Recent cosmic events leave my hoping more eyes have been opened to ponder the skies above. My enthusiasm for space weather should not be misinterpreted as fear, dread, or doomsday hype. Rather; something to view as scientific fact. Space has weather systems that effect our planet just as the jet stream or ocean currents.
Our sun packs a punch that could lead to a pretty bad time.I cite the Carrington event and Bastille Day event till blue in the face – most people have no idea what I’m talking about. Air-planes regularly change course to avoid solar radiation, radio and cell phone signals are the first weak link at the mercy of geo-magnetic energy, and auroras dance to the beat of solar drums.
Sunspot AR 1678 didn’t exist a few days ago, but in the past 48 hours has mushroomed to a behemoth 6 times wider than earth. NASA predicts a 45% chance of M-class flares, and 15% of an X-class flare in the next 24 hours. Solar wind is blustery at over 400 Km/second. The wind alone will be responsible for incredible light shows for those lucky enough to live in the Northern Hemisphere. Expect magical Northern Lights fuelled by magnetic blasts from the sun.
I don’t understand why space weather has been delegated to the realm of science fiction. I believe this science fact should be basic education; reported by weathermen on the six o’clock news. I’m getting tired of the rolled eyes and the dismissive “that’s interesting” any time I open my mouth on the subject.
Preparing for earthquakes and other natural disasters are second nature. They are unavoidable – accepted as a fact of life. An earth directed X-class flare should be no different. Equally inevitable, and just as devastating.

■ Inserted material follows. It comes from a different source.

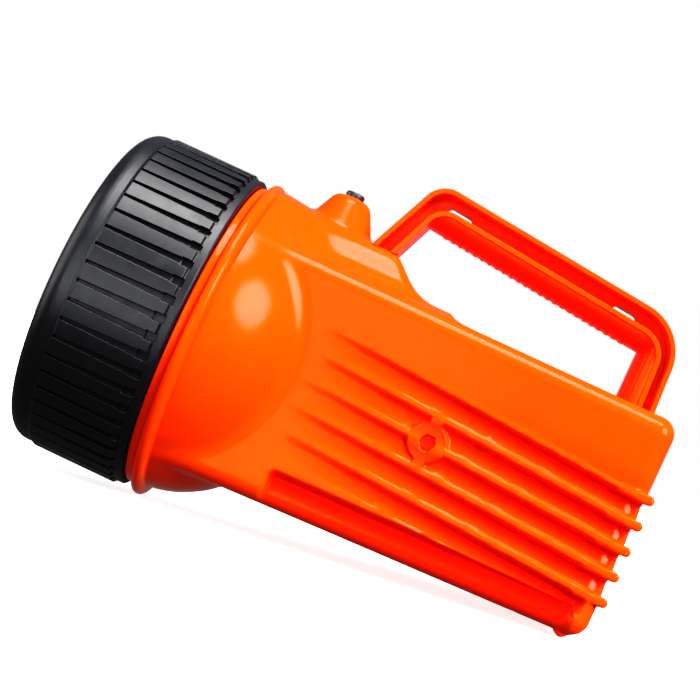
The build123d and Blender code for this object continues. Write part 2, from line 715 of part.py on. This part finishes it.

On Dec. 17 a massive coronal hole opened up on the surface of the sun. It unleashed some impressive solar winds. Currently solar wind speed is 470 Km/second. Located in the southern hemisphere of the sun, the impact of the wind will not be earth directed for now. Depending on how long this coronal hole acts up, it may be earth directed in the next few days.

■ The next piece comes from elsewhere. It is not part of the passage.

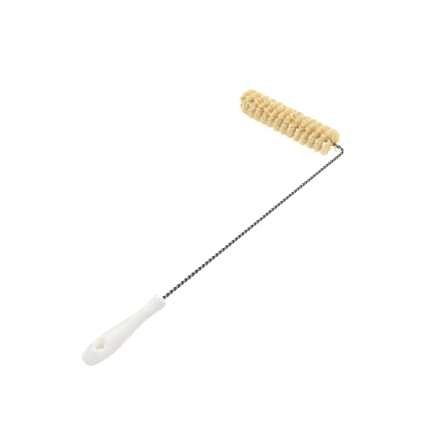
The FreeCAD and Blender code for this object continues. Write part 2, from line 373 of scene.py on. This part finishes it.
# %% [markdown]
# The handle has the form of a long drop: round and slender where the stem goes
# in, swelling to an oval belly, and closing in a blunt butt. Its front end
# flares a little into a collar. All of this is one function of the distance
# behind the front end, which the cage and the hang hole then both follow.

# %% Handle: its sizes along the way
COLLAR_WIDTH = 22.0 * MM
WAIST_WIDTH = 17.9 * MM
WAIST_AT = 25.0 * MM
BELLY_WIDTH = 32.6 * MM
BELLY_DEPTH = 21.4 * MM
BELLY_AT = 97.0 * MM
SWELL_LAG = 1.2
BUTT_TAPER = 0.31
BUTT_SQUARENESS = 5.0


def smooth_step(share):
    return share * share * (3 - 2 * share)


def grip_size(behind):
    """The grip's width and depth at a distance behind its front end."""
    if behind <= WAIST_AT:
        width = COLLAR_WIDTH + (WAIST_WIDTH - COLLAR_WIDTH) * smooth_step(behind / WAIST_AT)
        return width, width
    if behind <= BELLY_AT:
        grown = smooth_step(((behind - WAIST_AT) / (BELLY_AT - WAIST_AT)) ** SWELL_LAG)
        width = WAIST_WIDTH + (BELLY_WIDTH - WAIST_WIDTH) * grown
        depth = WAIST_WIDTH + (BELLY_DEPTH - WAIST_WIDTH) * grown
        return width, depth
    share = min((behind - BELLY_AT) / (HANDLE_LENGTH - BELLY_AT), 1.0)
    across = (1 - BUTT_TAPER * share ** 2) * (1 - share ** BUTT_SQUARENESS) ** (1 / BUTT_SQUARENESS)
    return BELLY_WIDTH * across, BELLY_DEPTH * across


hole_width, hole_depth = grip_size(hole_behind)
print(f"grip at the hang hole: {hole_width / MM:.1f} x {hole_depth / MM:.1f} mm")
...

In 1859, British astronomer Richard Carrington witnessed a huge solar flare. The following day, Northern Lights were visible in Cuba, telegraph stations sparked and caught on fire. It was so bright you could read a newspaper at night by the light in the sky. If a similar “event” happened today, we could expect to be in the dark ages for months, maybe even years. Ponder – life without TV, cell phones, internet, heat, light, or gasoline (the pumps are electric) Imagine, no ATM. Imagine life without everything we take for granted.